Wherefore, I, the Lord God, caused that he should be cast out from the Garden of Eden, from my presence, because of his transgression, wherein he became spiritually dead, which is the first death, even that same death which is the last death, which is spiritual, which shall be pronounced upon the wicked when I shall say: Depart, ye cursed.

-

So, yes... Jesus seems to have died spiritually in Gethsemane. Cast out from my (God's) presence is here equivalent to becoming "spiritually dead." Interestingly, it is termed the first death, AND the last death.

Bishop Rick said...

Jeff,

Didn't this happen on the cross?
I admit I didn't check, but have always thought this.

Jeff said...

Rick,

From what I understand, the standard Mormon thought is that the atonement actually began in Gethsemane.

"It was in Gethsemane that Jesus took on Himself the sins of the world, in Gethsemane that His pain was equivalent to the cumulative burden of all men, in Gethsemane that He descended below all things so that all could repent and come to Him" (Teachings of Ezra Taft Benson, p. 15).

The Promised Messiah by Bruce R. McConkie states:

"Forgiveness is available because Christ the Lord sweat great drops of blood in Gethsemane as he bore the incalculable weight of the sins of all who ever had or ever would repent" (p. 337)

And,

"In a garden called Gethsemane, outside Jerusalem's walls, in agony beyond compare, he took upon himself the sins of all men on condition of repentance." (p. 552)

Jeff said...

Let me follow that up by saying, Gethsemane, if my theory here is correct, would have been the site for Christ's Spiritual Death, necessary to atone for our sins and prevent us from becoming spiritually dead, while the cross of calvary was the site of his physical death, necessary only as preparation so that his resurrection could take place and overcome the physical death for us so that we too may be resurrected.

Robert said...

Some thoughts...

To spiritually 'die', in the separation sense, would have to be extended beyond a mere separation from one's parental god-self (Father) in that 'celestial realm' as one voluntarily descends to 'hell' (the underworld - world 'below' the one currently existing within) to 'atone' and 'save'.

This action, while having certain spiritual connotations and implications, doesn't really address the actual 'spiritual death' that real 'separation' implies - namely, being separated (identity-wise) from immortal and innate essence - 'intelligence'.

Was Jesus, in this sense, EVER spiritually 'dead'? I would have to say no - as he was always aware of 'who' and 'what' he was at 'root'.

He may have died 'spiritually' in the sense that he left one 'realm' and separated from that exalted station and the 'Father' in that realm in order to 'save' those that Fell who might be 'saved' - but this is a categorically different type of 'spiritual death' than the one that occurs when one's sole and total identity is wrapped up with one's current 'bodily form' in a hardened sense - thus losing ones recognition and awareness of one as 'intelligence' which is beyond (though 'connected') the changing and 'developing' (one 'way' or the other) form one is currently appearing through.
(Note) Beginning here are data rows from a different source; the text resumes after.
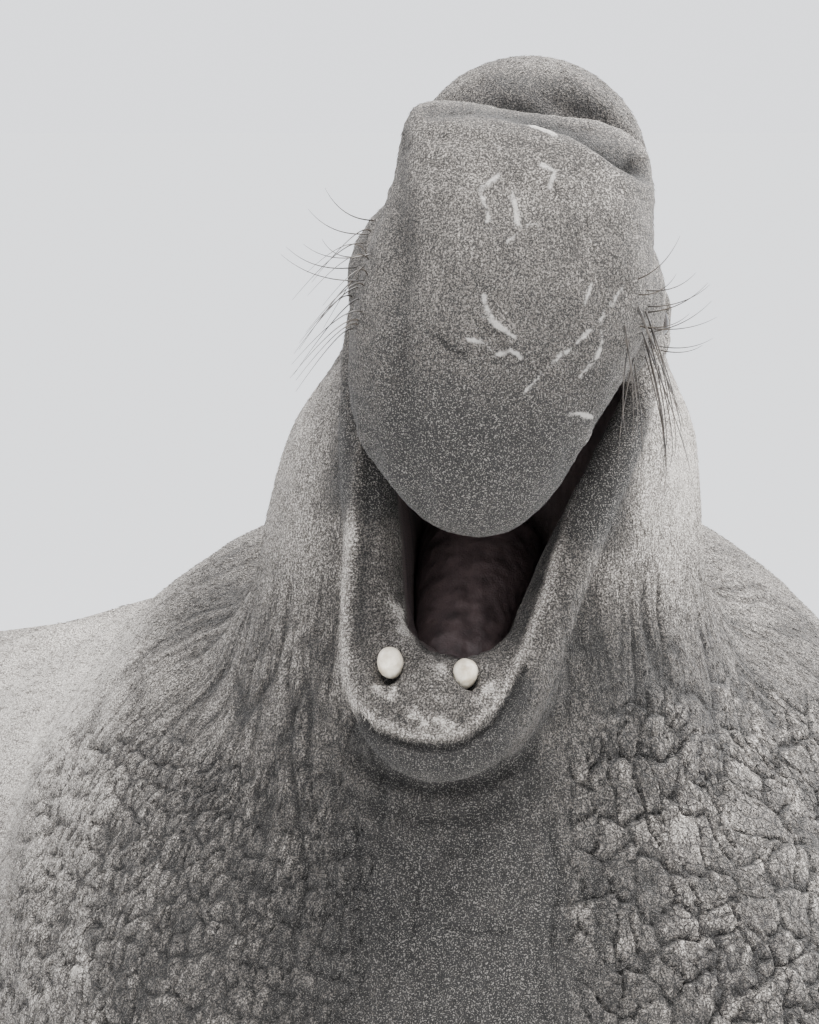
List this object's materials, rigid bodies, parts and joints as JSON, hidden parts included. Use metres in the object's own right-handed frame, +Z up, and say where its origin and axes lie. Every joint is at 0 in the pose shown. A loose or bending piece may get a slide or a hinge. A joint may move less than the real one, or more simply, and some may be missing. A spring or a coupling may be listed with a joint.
{
  "type": "elephant seal model",
  "caption": "Life-size model of a bull elephant seal, chest raised, head thrown back, mouth open wide, nose hanging over the gape.",
  "frame": {"origin": "on the floor under the middle of the whole animal", "axes": "+Z up, +Y from the face towards the tail, the face looks along -Y, and the trunk swings towards -X behind the shoulders"},
  "size_m": [2.8484, 3.9034, 1.5147],
  "materials": {
    "coat": "short flat fur over creased hide, matte with damp patches",
    "mouth_lining": "moist dark lining",
    "eye": "wet gloss, nearly black",
    "tooth": "worn cream ivory"
  },
  "bodies": {
    "root": {"head": "coat", "proboscis": "coat", "whisker_pad_left": "coat", "whisker_pad_right": "coat", "neck": "coat", "lower_jaw": "coat", "lips": "coat", "chest": "coat", "trunk": "coat", "hindquarters": "coat", "tail": "coat", "fore_flipper_left": "coat", "fore_flipper_right": "coat", "hind_flipper_left": "coat", "hind_flipper_right": "coat", "tongue": "mouth_lining", "eye_left": "eye", "eye_right": "eye", "lower_canine_left": "tooth", "lower_canine_right": "tooth"}
  },
  "joints": []
}
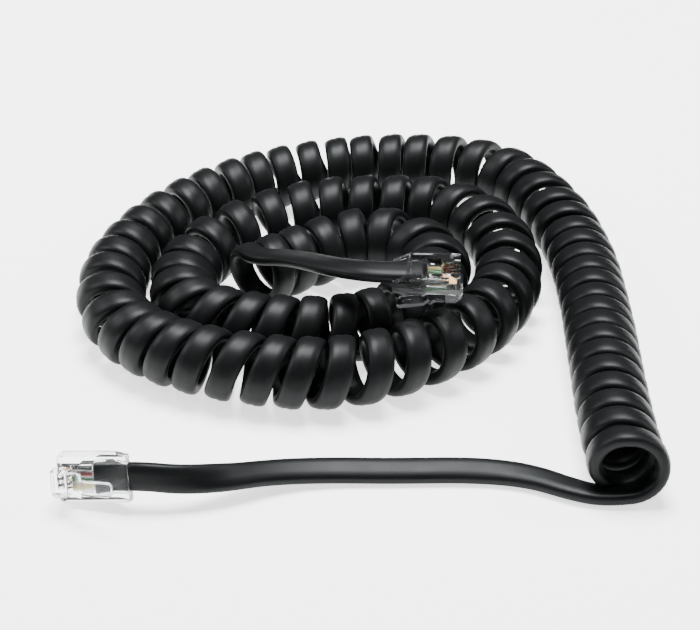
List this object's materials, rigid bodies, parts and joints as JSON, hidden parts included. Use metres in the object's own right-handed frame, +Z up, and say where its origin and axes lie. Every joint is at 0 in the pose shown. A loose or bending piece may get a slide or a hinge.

This, if it is not changed, results in the 2nd death - which is the total dissolution of the temporary identity one is completely identifying with itself.

To Live - one must 'die to the world' - as the saying goes.

So, taking this a little bit further, Jesus died 'spiritually' (in this 'realm separation' from the 'Heavenly Father' sense) and the Work of Atonement and Sacrifice began immediately in the 'celestial' realm, itself, at the 'time' of his 'descent' and the taking on of a 'mortal' body in this Fallen realm.

The 'Garden of Gethsemane' wasn't in the mortal world 9though it is presented as such for the benefit of the fallen being able to understand) - but the celestial itself - just as the 'Garden of Eden' was not, initially, a Fallen realm.

His elevated and 'spirit body' of that realm was 'sacrificed' in order to effect atonement - a 'crucifixion'. His 'bloodline' covenant, so to speak, was introduced into the mortal world and manifested at different 'times' in different 'ways' understandable to the population being 'shown' - and the 'model' of salvation was presented to a 'mortal', fallen world through appropriate symbols for that world so that the Fallen might 'get it' in terms they could understand.